Плотность узоров, их логика, их тайные значения — всему найден телесный аналог. Убыстряются движения, увеличивается их сложность, расширяется лексика, взвинчиваются темпы и эмоции. Первобытные топотания превращаются в затейливые сапатеадо, шаманские кружения — в почти балетные шене, бесформенные диковатые скачки — в по-экспрессионистски изломанные прыжки.
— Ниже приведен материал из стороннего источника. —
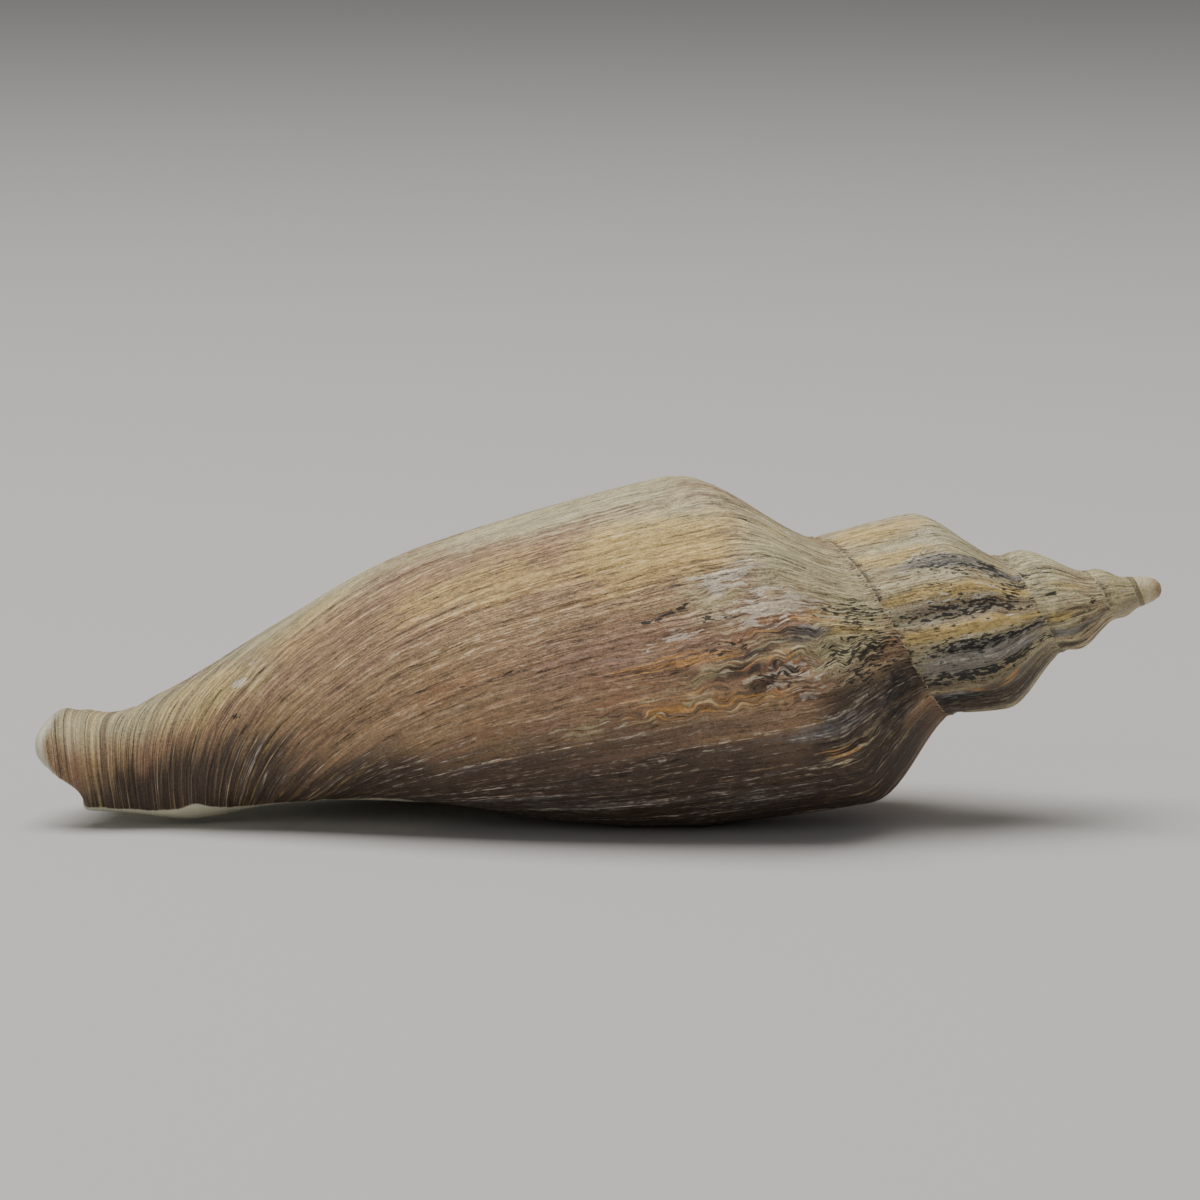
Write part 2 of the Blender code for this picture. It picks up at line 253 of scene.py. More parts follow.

Каждая ступень танцевальной эволюции отделяется от следующей полной темнотой; кульминацией становится полупартерное адажио, в котором два тела сплетаются в неразделимый, напряженный и драматичный узел, возражающий гармонии инь и ян каждым своим страдающим сочленением.
По природной естественности танцевального текста «ДӨР» стоит рядом с шедевром Сиди Ларби Шеркауи — «Послеполуденным отдыхом фавна». А его создатели, танцовщики Марсель и Мария Нуриевы, ничем не уступают другому знаменитому автору-исполнителю — Акраму Хану, британцу с пакистанскими корнями, включившему тысячелетний катхак в современный танцевальный контекст. Разница в том, что и Хан, и полумарокканец Шеркауи смогли объективизировать свою индивидуальность, успешно ставя спектакли на заказ для других танцовщиков и даже классических трупп. Лондон предоставил Акраму Хану Английский национальный балет, карт-бланш и безумное количество репетиций — и получилась знаменитая «Жизель». Сиди Ларби Шеркауи, тоже лучший исполнитель своих первых работ, затем хозяйничал в главных театрах Брюсселя, Копенгагена, Стокгольма, Женевы, Монте-Карло, Антверпена. Трудно представить, что какой-нибудь российский театр с его плановым хозяйством отдаст своих артистов перфекционисту Марселю Нуриеву, годами готовящему свой очередной «эксперимент», доводя исполнителей до нужного градуса посвященности. А значит, подлинный современный танец в России может выживать только факультативно. И регионально.